Asymptotic scale invariance and regular variation While there are many ways to interpret the idea of approximate or asymptotic scale invariance, we will formalize the idea as follows.

Definition 3 A distribution ${F}$ is asymptotically scale-invariant if there exists a strictly positive, finite, and continuous function ${g}$ such that for any ${\lambda>0,}$

$\displaystyle \lim_{x \rightarrow \infty} \frac{\bar{F}(\lambda x)}{\bar{F}(x)} = g(\lambda).$

The above notion of asymptotic scale invariance almost exactly parallels the notion of scale invariance, except that it only requires the property to hold in the limit as ${x\rightarrow\infty}$, i.e., it only requires the property to approximately hold for the tail. As a result, it is immediate to see that Pareto distributions are asymptotically scale-invariant:

$\displaystyle \bar{F}(\lambda x)/\bar{F}(x) = \lambda^{-\alpha}.$

Similarly, it is easy to see that asymptotic scale invariance is still quite a special property that is not satisfied by most distributions. For example an Exponential distribution is not asymptotically scale-invariant since, as ${x\rightarrow\infty}$, ${\frac{\bar{F}(\lambda x)}{\bar{F}(x)} = e^{-\mu(\lambda-1)x} \rightarrow \{ \infty,}$ if ${\lambda<1}$; 1, if ${\lambda=1}$; and 0 if ${\lambda>1 \}}$. So, it is not a strictly positive, finite, or continuous function of ${\lambda}$. However, asymptotic scale invariance is significantly broader than scale invariance, and it is also easy to see that other distributions besides power law distributions are asymptotically scale-invariant.
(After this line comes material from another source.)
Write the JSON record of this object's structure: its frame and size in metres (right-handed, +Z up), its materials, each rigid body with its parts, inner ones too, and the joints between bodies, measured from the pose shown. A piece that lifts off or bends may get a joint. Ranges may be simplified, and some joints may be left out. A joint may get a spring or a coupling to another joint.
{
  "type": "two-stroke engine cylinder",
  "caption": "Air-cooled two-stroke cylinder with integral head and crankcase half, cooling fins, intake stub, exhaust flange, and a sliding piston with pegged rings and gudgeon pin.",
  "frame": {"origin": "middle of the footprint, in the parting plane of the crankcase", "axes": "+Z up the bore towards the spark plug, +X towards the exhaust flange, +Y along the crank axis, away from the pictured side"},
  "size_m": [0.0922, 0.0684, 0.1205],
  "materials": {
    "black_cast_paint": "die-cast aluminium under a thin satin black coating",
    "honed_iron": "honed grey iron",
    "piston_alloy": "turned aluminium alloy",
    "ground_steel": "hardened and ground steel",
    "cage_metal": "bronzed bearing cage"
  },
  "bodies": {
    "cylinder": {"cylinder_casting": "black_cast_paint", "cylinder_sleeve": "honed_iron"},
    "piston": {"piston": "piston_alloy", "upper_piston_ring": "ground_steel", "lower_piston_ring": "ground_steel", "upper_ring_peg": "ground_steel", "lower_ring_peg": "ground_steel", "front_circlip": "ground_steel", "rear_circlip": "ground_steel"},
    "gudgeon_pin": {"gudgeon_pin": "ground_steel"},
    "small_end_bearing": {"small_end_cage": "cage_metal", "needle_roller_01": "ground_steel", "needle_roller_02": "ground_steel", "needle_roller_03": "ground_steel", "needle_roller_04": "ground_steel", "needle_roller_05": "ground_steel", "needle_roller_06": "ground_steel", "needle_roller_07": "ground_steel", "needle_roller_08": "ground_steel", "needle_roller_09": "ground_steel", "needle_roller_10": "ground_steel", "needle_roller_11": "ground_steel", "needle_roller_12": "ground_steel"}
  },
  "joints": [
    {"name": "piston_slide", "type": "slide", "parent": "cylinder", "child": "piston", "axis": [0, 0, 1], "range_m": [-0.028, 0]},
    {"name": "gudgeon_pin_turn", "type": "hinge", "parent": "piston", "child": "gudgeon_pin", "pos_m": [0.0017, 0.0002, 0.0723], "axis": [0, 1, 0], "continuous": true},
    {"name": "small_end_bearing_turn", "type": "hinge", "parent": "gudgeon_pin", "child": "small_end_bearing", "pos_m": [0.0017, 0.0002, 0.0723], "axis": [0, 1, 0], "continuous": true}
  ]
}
For example, the convolution of a Pareto and an Exponential distribution is asymptotically scale-invariant. In general, since asymptotic scale invariance only focuses on the tail of the distribution, the body of such a distribution may behave in an arbitrary manner as long as the tail is approximately scale-invariant. The fact that “scale-invariant” can be thought of equivalently to “power-law” leads to the suggestion that “asymptotically scale-invariant” should correspond to some notion of “approximately power-law,” and this turns out to be true. In particular, it turns out that asymptotically scale-invariant distributions have tails that are approximately power-law in a rigorous sense that can be formalized via the class of “regularly-varying distributions.”
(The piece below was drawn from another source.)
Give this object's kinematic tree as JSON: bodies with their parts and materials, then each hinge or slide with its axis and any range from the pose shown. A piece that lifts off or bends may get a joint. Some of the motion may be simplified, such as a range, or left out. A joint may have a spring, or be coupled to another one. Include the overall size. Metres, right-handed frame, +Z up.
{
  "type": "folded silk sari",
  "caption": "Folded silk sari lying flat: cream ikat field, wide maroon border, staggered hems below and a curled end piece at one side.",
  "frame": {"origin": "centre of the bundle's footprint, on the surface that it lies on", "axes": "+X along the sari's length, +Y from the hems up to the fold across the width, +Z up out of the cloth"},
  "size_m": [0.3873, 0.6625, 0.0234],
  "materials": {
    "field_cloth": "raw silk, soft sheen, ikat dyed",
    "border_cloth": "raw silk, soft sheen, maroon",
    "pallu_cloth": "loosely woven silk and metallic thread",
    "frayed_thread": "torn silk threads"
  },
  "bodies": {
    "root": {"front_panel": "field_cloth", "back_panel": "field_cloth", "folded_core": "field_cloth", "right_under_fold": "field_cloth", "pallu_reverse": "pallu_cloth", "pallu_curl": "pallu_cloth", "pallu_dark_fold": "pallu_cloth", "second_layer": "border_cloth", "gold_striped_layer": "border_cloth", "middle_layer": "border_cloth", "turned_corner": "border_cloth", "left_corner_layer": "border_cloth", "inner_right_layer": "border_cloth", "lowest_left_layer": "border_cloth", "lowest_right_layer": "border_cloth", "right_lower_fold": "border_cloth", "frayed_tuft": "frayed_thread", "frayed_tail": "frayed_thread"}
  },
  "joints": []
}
Definition 4 A function ${f : {\mathbb R}_+ \rightarrow {\mathbb R}_+}$ is said to be regularly-varying of index ${\rho \in {\mathbb R}}$ if for all ${y > 0,}$

$\displaystyle \lim_{x \rightarrow \infty} \frac{f(xy)}{f(x)} = y^{\rho}.$

Further, a distribution ${F}$ over the non-negative reals is regularly varying of index ${\rho}$, denoted as ${F\in RV(\rho)}$, if ${\bar{F}(x) = 1-F(x)}$ is a regularly-varying function of index ${\rho.}$

The form of the definition makes it very clear that regularly-varying distributions are asymptotically scale-invariant. Further, since ${\lim_{x\rightarrow\infty}\bar{F}(xy)/\bar{F}(x) = y^{\rho}}$, they seem to mimic the behavior of power-law distributions, such as Pareto distribution, asymptotically. This suggests that, possibly, all asymptotically scale-invariant distributions are regularly varying distributions — which turns out to be true!

Theorem 5 A distribution ${F}$ is asymptotically scale-invariant if and only if it is regularly-varying.
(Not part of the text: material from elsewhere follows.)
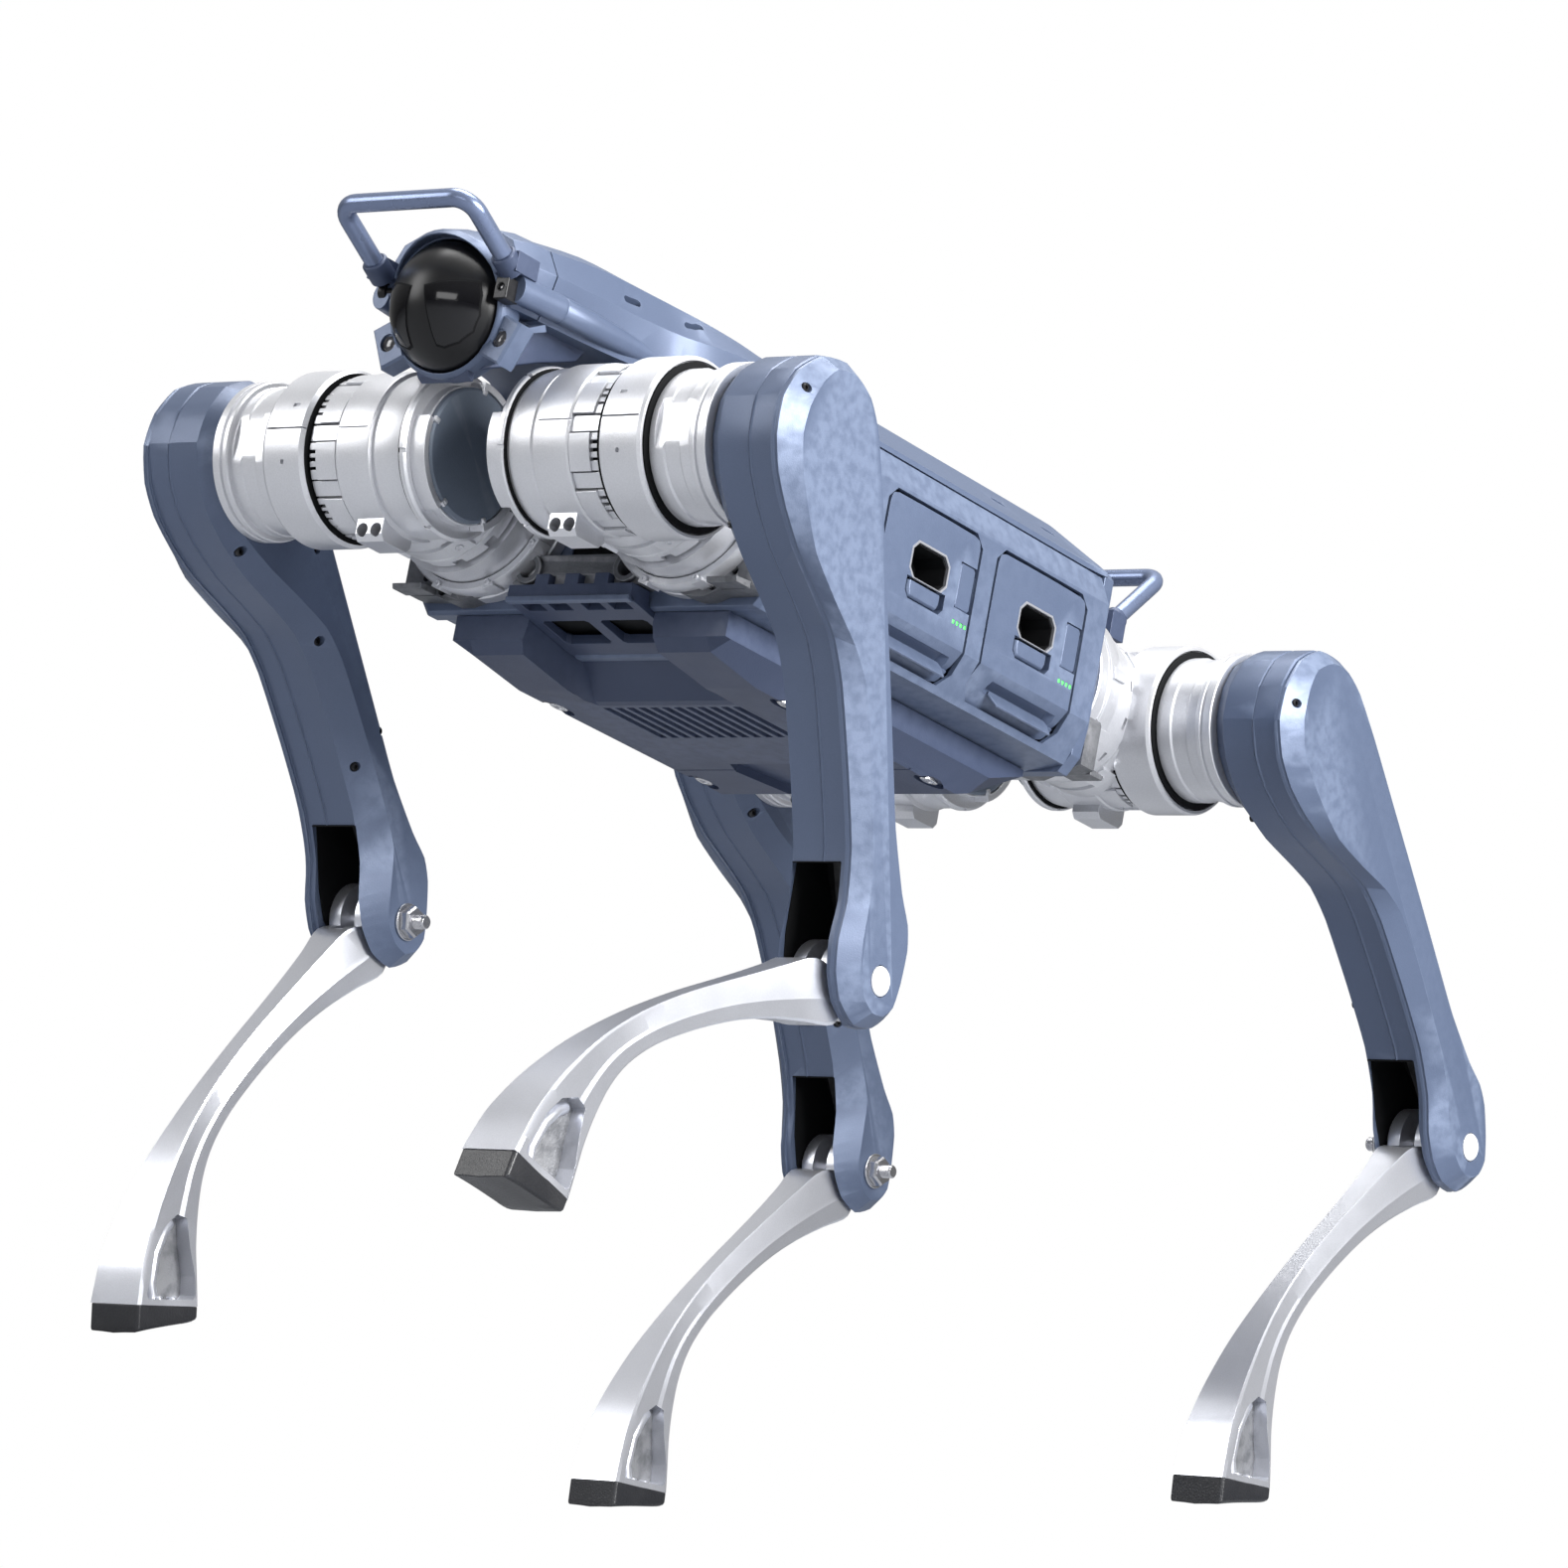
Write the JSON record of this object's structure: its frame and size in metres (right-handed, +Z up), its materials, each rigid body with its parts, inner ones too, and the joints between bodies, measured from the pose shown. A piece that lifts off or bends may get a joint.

Pleasantly, the proof of this parallels the proof of the earlier result showing the connection between scale invariance and power-law tails. Proof: It is immediate that regularly-varying distributions are asymptotically scale-invariant, and so we need only prove the other direction. Fix ${x,y > 0.}$ The asymptotic scale-free property implies that

$\displaystyle \lim_{z \rightarrow \infty} \frac{\bar{F}(xyz)}{\bar{F}(z)} = g(xy).$

We can also compute the same limit by writing ${\frac{\bar{F}(xyz)}{\bar{F}(z)} = \frac{\bar{F}(xyz)}{\bar{F}(xz)} \frac{\bar{F}(xz)}{\bar{F}(z)}.}$ Note that ${\frac{\bar{F}(xyz)}{\bar{F}(xz)} \rightarrow g(y)}$ and ${\frac{\bar{F}(xz)}{\bar{F}(z)} \rightarrow g(x)}$ as ${z \rightarrow \infty,}$ implying that

$\displaystyle \lim_{z \rightarrow \infty} \frac{\bar{F}(xyz)}{\bar{F}(z)} = g(x)g(y).$

We therefore conclude that the function ${g}$ satisfies \begin{equation*} g(xy) = g(x) g(y) \quad \text{ for all } x,y > 0. \end{equation*} It follows then that there exists ${\theta \in {\mathbb R}}$ such that ${g(x) = x^{\theta}}$. Of course, by definition, this means that ${\bar{F}}$ is a regularly-varying function, and ${F}$ is a regularly varying distribution. $\Box$ The fact that regularly-varying distributions are exactly those distributions that are asymptotically scale-free suggests that they, in a sense, should be able to be analyzed (at least asymptotically) like they are simply power-law distributions. In fact, this can be formalized explicitly, and regularly-varying distributions can be analyzed nearly as if they were power-law (Pareto) distributions as far as the tail is concerned. This makes them remarkably easy to work with and highlights that the added generality from working with the class of regularly varying distributions, as opposed to working specifically with Pareto distributions, comes without too much added complexity. I’ll illustrate this in part III of this series.